A year or so ago the word went round the industry that the long-established German loader crane manufacturer Tirre had gone out of business. However, it was not true. Or not entirely, at least. It was true that Maschinenfrabrik Joh. Tirre GmbH was in extreme financial difficulties, brought about by an over-dependency on its domestic market at a time of zero growth. The crisis began in November 2003, but the management continued operations while trying to reorganise the company and sort out its problems. On 1 July 2004 the company re-emerged with a new structure and a new name, Tirre Krantechnik GmbH.

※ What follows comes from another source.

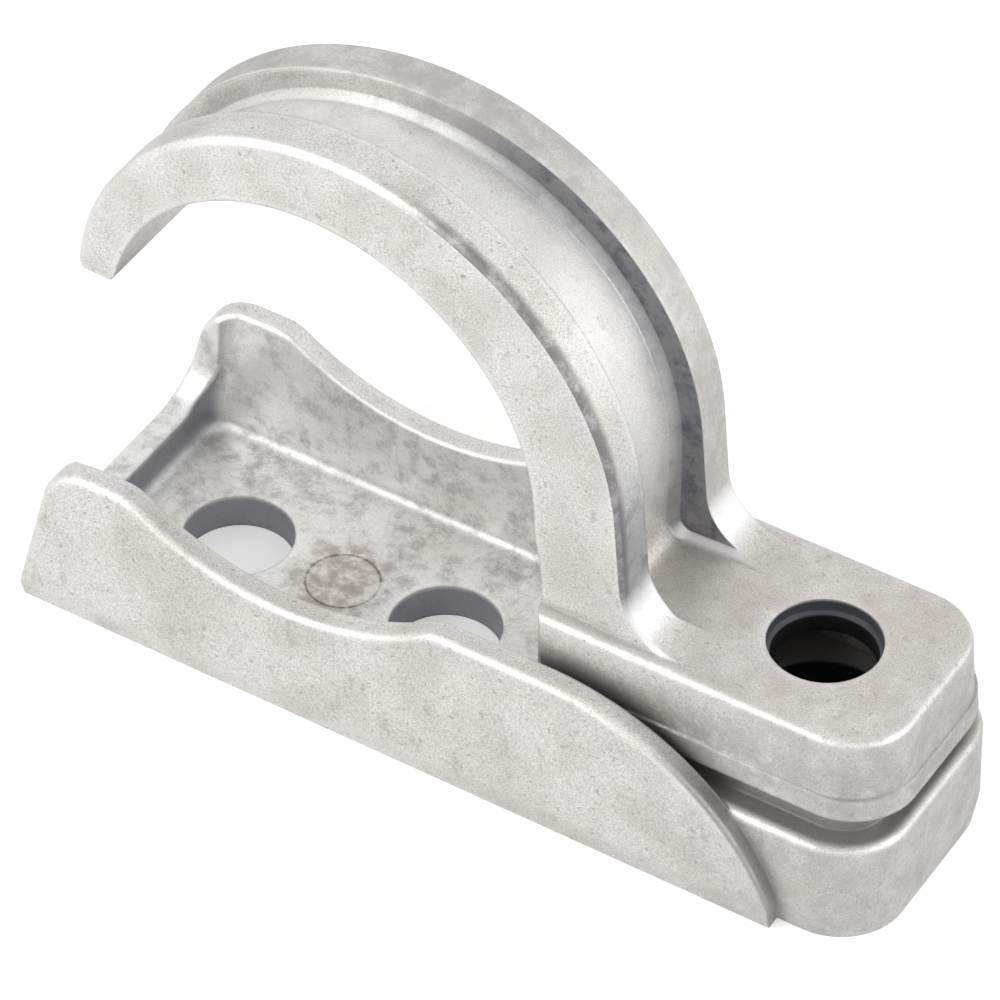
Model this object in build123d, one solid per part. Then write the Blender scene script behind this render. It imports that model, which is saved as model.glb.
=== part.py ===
from build123d import *
import os
from math import acos, asin, atan2, cos, degrees, dist, radians, sin, sqrt, tan

# Conduit strap: a hook casting whose foot rests on a clamp back casting.
# Millimetres. X runs along the length, Y along the conduit, Z up.
# X = 0 is under the conduit, Y = 0 the middle plane, Z = 0 the back face.

# seat for the conduit, inside the hook
SEAT_R = 17.0
SEAT_Z = 23.7

# hook: outer curve, tip and leg
HOOK_WALL = 4.7
HOOK_SHIFT_X = 1.8
HOOK_SHIFT_Z = 0.9
HOOK_HALF_WIDTH = 6.0
WIDTH_GAIN = 0.038
TIP_BEND_ANGLE = 148
TIP_BEND_GAIN = 1.6
TIP_RISE = 3.6
TIP_INNER_ROUND = 1.2
TIP_OUTER_ROUND = 0.7
LEG_BULGE = 0.6
LEG_DROP = 5.5
LEG_WALL = 6.25
LEG_BLEND_R = 4.7
LAND_EDGE_BEVEL = 0.3

# channel between the two lands of the hook
LAND_WIDTH = 3.2
CHANNEL_SHIFT_X = 1.6
CHANNEL_SHIFT_Z = 0.7
CHANNEL_WALL = 2.8
CHANNEL_END_ANGLE = 156
CHANNEL_RUNOUT_R = 6.0
CHANNEL_FOOT_R = 1.6
CHANNEL_FLOOR_BEVEL = 0.6

# tray of the clamp back
TRAY_HALF_WIDTH = 10.75
TRAY_WALL = 1.85
TRAY_PARTING = 2.1
TRAY_BOTTOM_INSET = 0.55
TRAY_LEFT_MARGIN = 5.0
TRAY_LEFT_LEAN = 15.1
TRAY_TOP = 13.9
TRAY_SHOULDER_R = 4.0
SADDLE_SHIFT_X = -0.6
SADDLE_RISE = 3.25
SADDLE_EASE = 3.0
CUSP_ROUND = 3.0
NOSE_R = 18.95
NOSE_START_GAP = 2.85
WALL_OUTER_ROUND = 0.6
WALL_INNER_ROUND = 0.4
FLOOR_TOP = 2.8
TRAY_END_WALL = 2.8
HOLLOW_LEFT_LEAN = 3.0
HOLLOW_CORNER_R = 2.2
HOLLOW_FLOOR_ROUND = 1.0
NOTCH_SIDE = 0.5
NOTCH_BOTTOM = 5.2
NOTCH_R = 3.6

# holes for the wall screws in the tray's floor
FLOOR_HOLE_X = -10.94
FLOOR_HOLE_PITCH = 16.92
FLOOR_HOLE_R = 3.95

# block of the clamp back that carries the foot
BLOCK_HEEL_GAP = 6.4
BLOCK_REACH = 0.4
BLOCK_TOP = 8.3
BLOCK_SIDE_STEP = 1.35
BLOCK_TOP_INSET = 0.15
BLOCK_BOTTOM_INSET = 0.3
BLOCK_CORNER_R = 5.1
BLOCK_TOP_ROUND = 0.8
SEAT_BOSS_INSET = 1.8
SEAT_BOSS_HEIGHT = 2.05
BLOCK_BORE_R = 4.5
CORE_DEPTH = 5.0
CORE_WALL = 2.4
CORE_CORNER_R = 2.0

# foot of the strap, between the tray's walls
SIDE_CLEARANCE = 0.45
FOOT_HEIGHT = 6.35
FOOT_LENGTH = 26.3
FOOT_LIP_HEIGHT = 1.65
FOOT_LIP_FLARE = 0.15
FOOT_LIP = 0.1
FOOT_TOP_INSET = 0.35
FOOT_CORNER_R = 4.8
FOOT_HEEL_R = 2.0
FOOT_TOP_ROUND = 0.6
FOOT_PLATE = 2.6
FOOT_WALL = 2.1

# screw hole through the foot and the block under it
SCREW_HEEL_GAP = 17.5
SCREW_RIM_R = 3.87
SCREW_RIM_DEPTH = 1.1
SCREW_R = 3.6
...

Tirre remains under the management of general director Hans Joachim Tirre, whose grandfather founded the company as a manufacturer of agricultural machinery and whose father and uncle took it into cranes more than 40 years ago. Since the restructuring, there is a new shareholder, which he prefers not to name. The Tirre family retains a substantial shareholding, he says.

Hans Joachim Tirre says that the new organisation continues to build cranes, using a small network of suppliers based within 60km of its Bad Zwischen service and manufacturing base. The commercial headquarters have moved to Bremen, though. The new company is smaller than before – only about half the employees’ jobs could be saved – and the hook loader subsidiary Normann Bock Wechselsysteme has been sold.

The former company was not helped by the ending of its partnership with Autogru PM of Italy. Tirre was the German distributor for PM’s standard cranes, while the Italian company offered Tirre’s long boom cranes, brick and block cranes and other more specialised types. When financial investors took over PM in May 2002, the new owners took a different approach and ended the agreement, Hans Joachim Tirre explains.

He is open to the idea of new partnership agreements. ‘These days you always have to think about co-operation, national and international,’ he says. The fact Tirre had depended on the German market for more than 90% of its sales was the major cause of the financial crisis, he says. For this reason, increasing exports is a key priority for the new company. The UK has been identified as one market to be explored.

The new manufacturing programme encompasses the 8tm to 26tm range, although all crane designs previously offered by the old company can be supplied, Hans Joachim Tirre says.